Atrios thinks that he needs a drink:
Yes, we should be apologizing for things we aren't ashamed of. Someone pour me a drink.
(And Digby has a Swiftian take on things that seems, at best, uncharitable.)
Sullivan's point is that the Democrats' (and affiliates') public stance should be political, not a moral-- that is, we should be committed to the right to have an abortion while remaining officially neutral on the moral status of having that abortion. Neither an apology nor a public refusal to apologize is mandatory. Whether you're ashamed of having abortions is your own damned business; moral commitments should take a rhetorical back seat here. It's a bit of pragmatic advice that in no way weakens the commitment to, say, Roe. Or have I missed the point of this?

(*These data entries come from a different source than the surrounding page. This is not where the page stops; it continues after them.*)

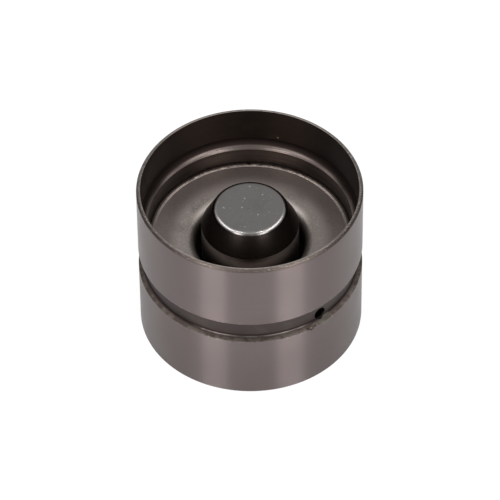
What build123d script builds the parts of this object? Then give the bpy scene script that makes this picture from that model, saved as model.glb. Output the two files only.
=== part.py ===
from build123d import *
from math import cos, radians, sin, sqrt, tan
import os

# Hydraulic valve lifter of the bucket type, standing on its closed cam face with the open end up.
# +Z runs along its axis towards the valve, the origin is the centre of the cam face,
# and -Y is the side that looks at the viewer. All lengths are in millimetres.

# Bucket
body_diameter = 33.0
body_height = 26.0
disc_thickness = 3.0
cam_edge_chamfer = 0.2
rim_chamfer = 0.25
mouth_wall = 0.56
step_wall = 1.55
reservoir_wall = 1.9
ledge_drop = 7.1
ledge_slope = 31.0
ledge_fillet = 1.7
ledge_lip_fillet = 0.1
floor_fillet = 1.2

# Oil groove round the bucket, and the feed hole in it
groove_lift = 10.97
groove_width = 3.69
groove_depth = 0.8
groove_flank_rise = 0.33
groove_floor_fillet = 0.12
feed_hole_diameter = 1.8
feed_hole_lift = 12.2
feed_hole_azimuth = 39.5
feed_hole_overrun = 0.5

# Recess in the inside of the cam disc that lets oil in under the plunger
overflow_width = 3.0
overflow_depth = 0.7
overflow_start = 1.5
overflow_end = 9.5

# Support element: web and guide sleeve, drawn from one sheet
sheet = 1.1
web_drop = 9.7
web_slope = 6.0
flange_length = 2.5
flange_edge_fillet = 0.4
flange_inner_fillet = 0.4
bead_width = 0.6
bead_run = 0.2
bead_height = 0.18
bead_fillet = 0.15
lip_fillet = 1.5
well_gap = 0.85
well_depth = 3.5
neck_fillet = 0.3
guide_clearance = 0.03
sleeve_edge_chamfer = 0.15

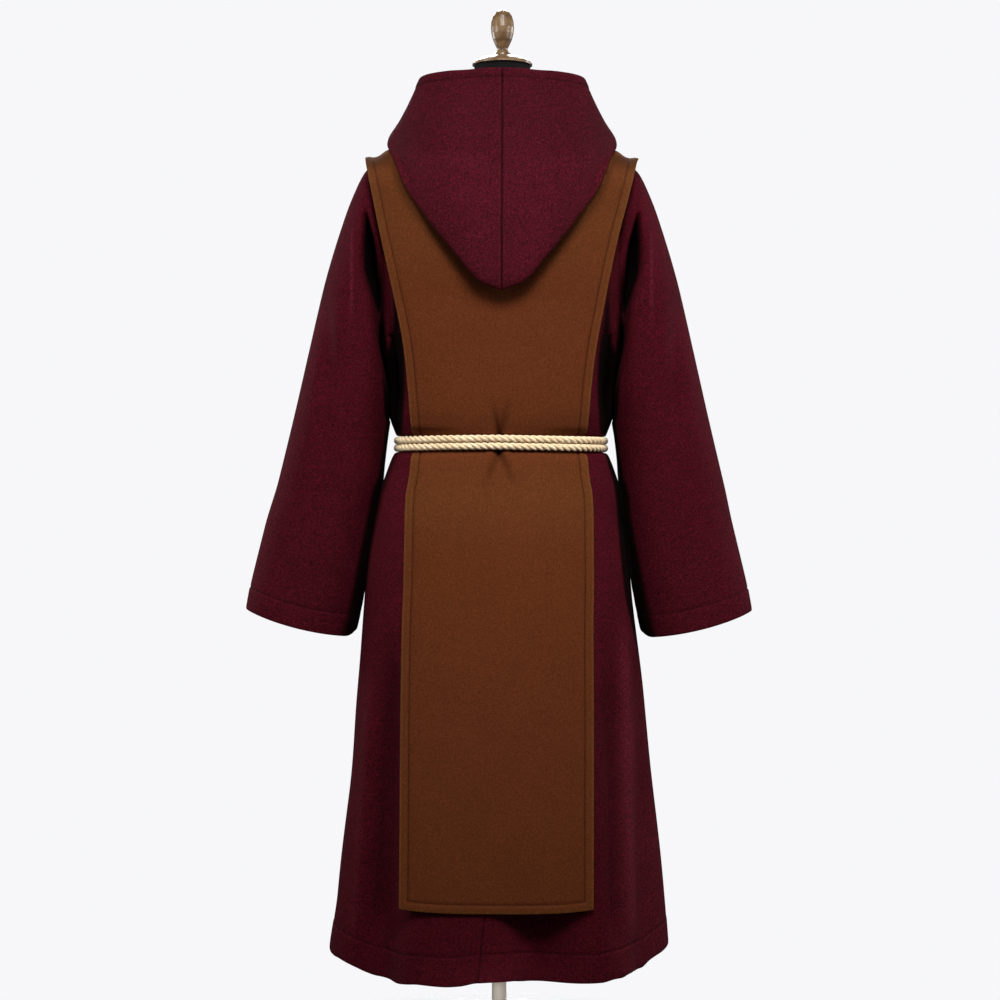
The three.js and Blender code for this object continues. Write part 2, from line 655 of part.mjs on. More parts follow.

For extra credit, if you dare, read Atrios' comment section. There is a well looming somewhere...
Eli Manning: smarter than you?
on 12.19.04
This is a question from an intelligence test given to NFL prospects (as excerpted in today's NYT article on Manning):
In printing an article of 24,000 words, a printer decides to use two sizes of type. Using the larger type, a printed page contains 900 words. Using the smaller type, a page contains 1,200 words. The article is allotted 21 full pages in a magazine. How many pages must be in the smaller type?

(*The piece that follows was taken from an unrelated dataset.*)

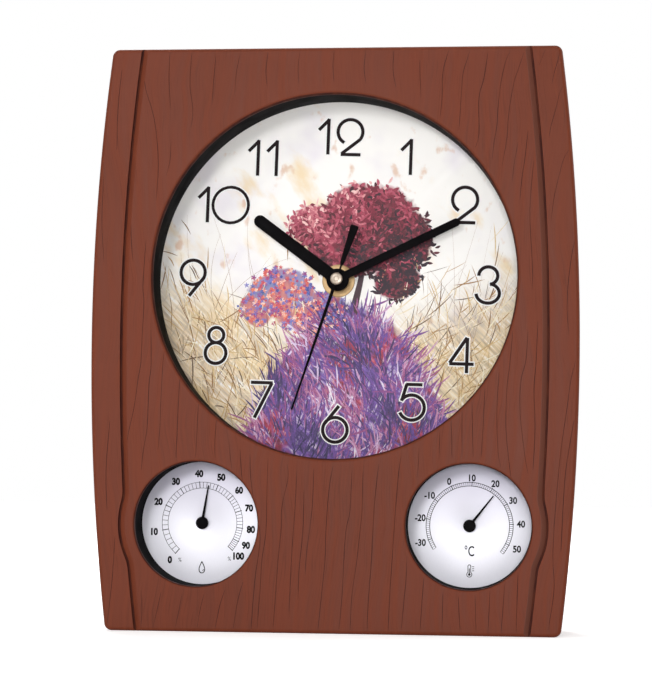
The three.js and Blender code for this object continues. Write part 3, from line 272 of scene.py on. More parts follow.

A story about how I felt dumb on the other side of paradise...
I'm feeling academic, and I've got papers to grade, so I thought I'd do a little solvey-solvey to pass the time.
s= # of pages in small type
l= # of pages in large type
and we know that s+l=21
and that s(1200) + l(900)= 24,000
hence
12s+9l=240 and thus 4s+3l=80 and because l=21-s we get
4s+ 3(21-s)=80
Now the competent thing to do would be to proceed to
4s+63-3s=80
s+63=80
s=17, l=4
because, honestly,this is not hard. And we'd expect the numbers to work out neatly.
but I forget how to multiply and so end up with
4s+63-s=80
so 3s=17
s=5 2/3, l= 15 1/3
and then why won't these numbers come out right? I'm dumber than Eli Manning! What the... is wrong with me? I want to (as B-dub so eloquently and hilariously points out) cry.